The Equality Act 2010 legally protects people from discrimination in the workplace and in wider society. It replaced previous anti-discrimination laws with a single Act, making the law easier to understand and strengthening protection in some situations. It sets out the different ways in which it’s unlawful to treat someone.
It is against the law to discriminate against anyone because of:
- being or becoming a transsexual person
- being married or in a civil partnership
- being pregnant or on maternity leave
- race including colour, nationality, ethnic or national origin
- religion, belief or lack of religion/belief
- sexual orientation
These are called ‘protected characteristics’.

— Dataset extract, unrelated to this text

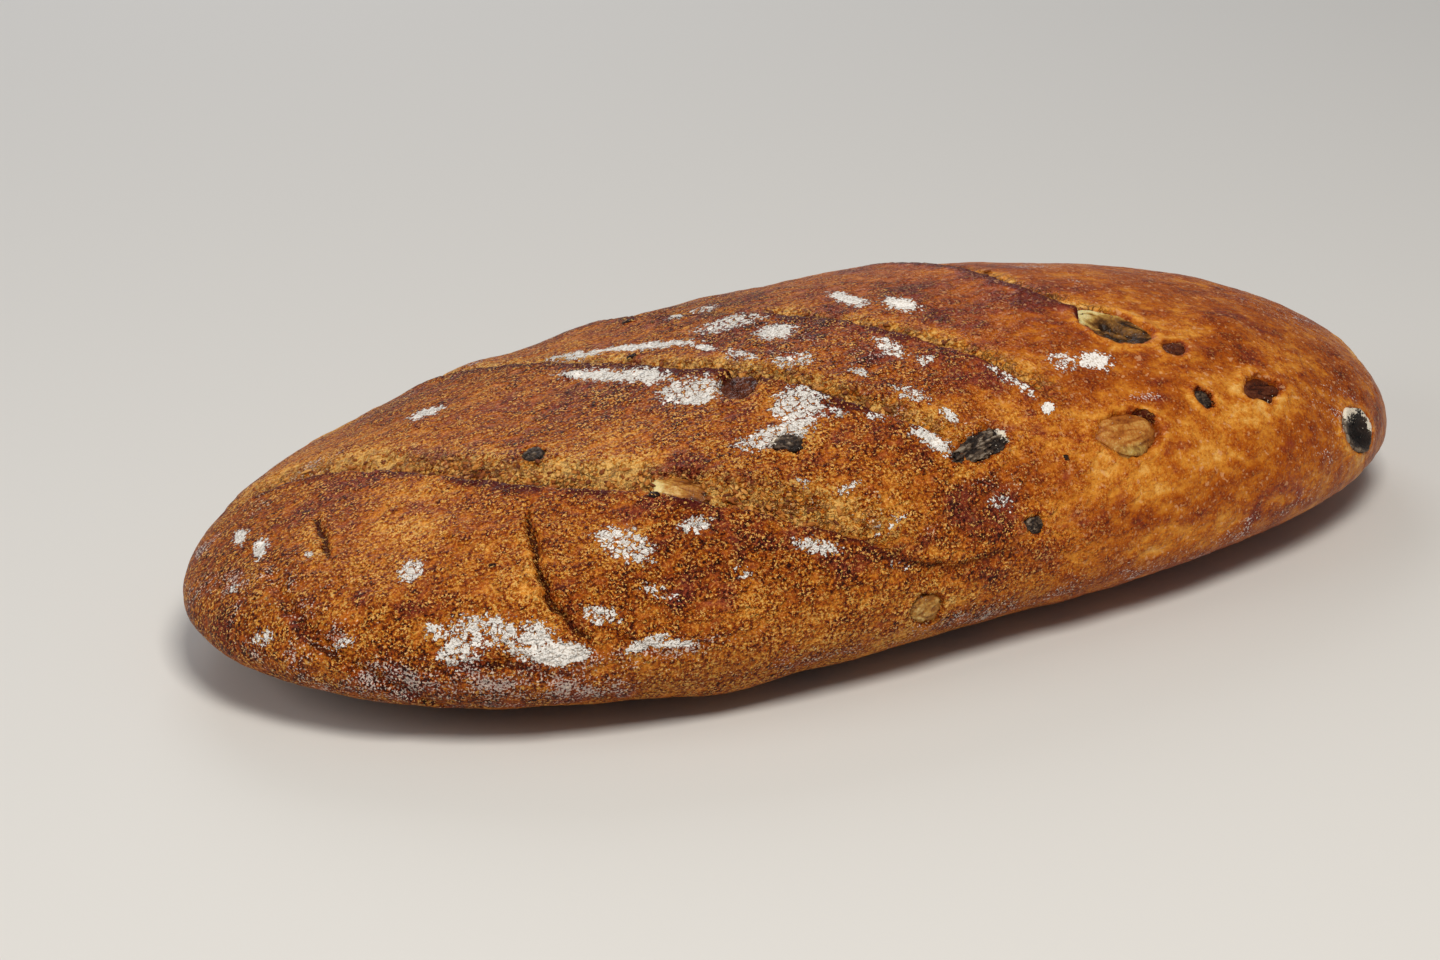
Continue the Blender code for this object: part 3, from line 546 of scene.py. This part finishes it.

People are protected from discrimination:
- at work
- in education
- as a consumer
- when using public services
- when buying or renting property
- as a member or guest of a private club or association
People are also protected from discrimination if:
- they are associated with someone who has a protected characteristic, e.g. a family member or friend
- they have complained about discrimination or supported someone else’s claim
Discrimination can come in one of the following forms:
- direct discrimination – treating someone with a protected characteristic less favourably than others.
- indirect discrimination – putting rules or arrangements in place that apply to everyone, but that put someone with a protected characteristic at an unfair disadvantage.
- harassment – unwanted behaviour linked to a protected characteristic that violates someone’s dignity or creates an offensive environment for them.
- victimisation – treating someone unfairly because they’ve complained about discrimination or harassment.